Aufgrund seines Vorschlags wurde ein Gesetz erlassen, das die Mafia als kriminelle Organisation, als System, einstuft. Daraufhin wurde sie nicht mehr nur durch die Inhaftierung ihrer Mitglieder bestraft, sondern auch durch die Konfiszierung des von ihr kontrollierten Vermögens, von Immobilien bis hin zu Unternehmen und Ackerland. Für den Kommunisten war der Angriff auf das Herz dieses Geschäftsmodells mit einem Angriff auf dessen Akkumulationsmacht sowie dessen Kontrolle über und Eigentum am Kapital gleichbedeutend.

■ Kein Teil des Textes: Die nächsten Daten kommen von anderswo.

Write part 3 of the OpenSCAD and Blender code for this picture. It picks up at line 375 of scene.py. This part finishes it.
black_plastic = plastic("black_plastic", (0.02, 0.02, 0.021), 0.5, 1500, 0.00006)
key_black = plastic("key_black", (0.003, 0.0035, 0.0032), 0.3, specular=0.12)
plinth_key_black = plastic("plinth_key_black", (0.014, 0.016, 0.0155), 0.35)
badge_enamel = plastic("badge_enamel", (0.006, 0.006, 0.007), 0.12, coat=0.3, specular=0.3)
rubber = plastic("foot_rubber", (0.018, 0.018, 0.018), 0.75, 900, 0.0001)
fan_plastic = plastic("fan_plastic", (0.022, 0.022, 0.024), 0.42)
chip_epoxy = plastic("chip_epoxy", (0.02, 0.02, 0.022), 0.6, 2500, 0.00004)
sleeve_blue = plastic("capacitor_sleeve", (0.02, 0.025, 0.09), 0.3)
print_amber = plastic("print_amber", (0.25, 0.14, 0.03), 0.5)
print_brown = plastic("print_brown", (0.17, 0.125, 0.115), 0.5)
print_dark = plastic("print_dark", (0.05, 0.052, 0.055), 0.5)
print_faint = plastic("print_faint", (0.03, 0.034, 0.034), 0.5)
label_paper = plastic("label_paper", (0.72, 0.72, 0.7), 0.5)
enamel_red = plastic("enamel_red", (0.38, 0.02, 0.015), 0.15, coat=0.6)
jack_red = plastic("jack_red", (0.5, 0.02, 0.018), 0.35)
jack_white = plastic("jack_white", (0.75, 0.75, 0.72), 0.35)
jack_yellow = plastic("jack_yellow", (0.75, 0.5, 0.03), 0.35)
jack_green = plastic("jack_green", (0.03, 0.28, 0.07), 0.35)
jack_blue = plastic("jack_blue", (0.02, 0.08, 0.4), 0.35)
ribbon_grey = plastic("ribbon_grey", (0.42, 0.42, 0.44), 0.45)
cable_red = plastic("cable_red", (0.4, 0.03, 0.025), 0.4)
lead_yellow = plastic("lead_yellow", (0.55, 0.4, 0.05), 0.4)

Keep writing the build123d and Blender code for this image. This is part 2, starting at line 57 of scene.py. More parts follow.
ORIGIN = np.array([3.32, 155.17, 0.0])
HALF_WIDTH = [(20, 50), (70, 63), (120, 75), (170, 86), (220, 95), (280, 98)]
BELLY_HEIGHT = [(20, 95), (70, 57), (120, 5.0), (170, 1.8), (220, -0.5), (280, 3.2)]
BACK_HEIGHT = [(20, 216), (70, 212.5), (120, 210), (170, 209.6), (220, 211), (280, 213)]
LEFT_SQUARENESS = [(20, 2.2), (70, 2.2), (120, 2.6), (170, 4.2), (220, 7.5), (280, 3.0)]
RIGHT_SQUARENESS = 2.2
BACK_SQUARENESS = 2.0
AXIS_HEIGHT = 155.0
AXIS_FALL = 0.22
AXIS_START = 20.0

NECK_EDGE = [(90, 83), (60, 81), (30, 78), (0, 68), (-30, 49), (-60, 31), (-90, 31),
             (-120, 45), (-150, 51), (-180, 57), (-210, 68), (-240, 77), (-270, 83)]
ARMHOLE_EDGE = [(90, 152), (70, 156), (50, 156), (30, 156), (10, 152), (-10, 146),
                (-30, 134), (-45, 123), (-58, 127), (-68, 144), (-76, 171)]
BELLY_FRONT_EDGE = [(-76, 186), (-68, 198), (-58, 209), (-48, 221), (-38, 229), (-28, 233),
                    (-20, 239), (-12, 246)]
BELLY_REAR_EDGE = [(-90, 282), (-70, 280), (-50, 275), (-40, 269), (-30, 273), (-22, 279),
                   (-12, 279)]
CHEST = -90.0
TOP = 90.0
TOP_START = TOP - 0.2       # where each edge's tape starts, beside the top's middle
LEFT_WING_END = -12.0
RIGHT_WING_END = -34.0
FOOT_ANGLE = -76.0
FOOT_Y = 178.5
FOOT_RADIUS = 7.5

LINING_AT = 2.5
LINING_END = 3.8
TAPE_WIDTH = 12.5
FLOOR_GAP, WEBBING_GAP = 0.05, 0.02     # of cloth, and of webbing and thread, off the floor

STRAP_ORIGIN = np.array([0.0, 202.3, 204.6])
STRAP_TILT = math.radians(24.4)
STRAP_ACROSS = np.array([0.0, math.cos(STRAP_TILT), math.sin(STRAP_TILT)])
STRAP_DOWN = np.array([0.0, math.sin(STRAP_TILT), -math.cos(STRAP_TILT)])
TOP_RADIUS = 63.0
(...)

Mehr als drei Jahrzehnte sind vergangen, seit dieses Gesetz eingeführt wurde, und trotzdem ist die Mafia noch nicht tot. Sie hat bewiesen, dass sie in der Lage ist, sich zu wandeln und sich in das innere Labyrinth des italienischen Kapitalismus hineinzuarbeiten, und zwar auf Grundlage der enormen wirtschaftlichen Macht, die sie akkumulieren konnter. Die Cosa Nostra setzt ihre Waffen nicht mehr annähernd so häufig ein wie früher. Aber in Abwesenheit der politischen Organisierung und des Glaubens an den Fortschritt, der einst so viele Kommunisten antrieb, die Macht der Mafia zu bekämpfen, behält sie noch immer die Kontrolle.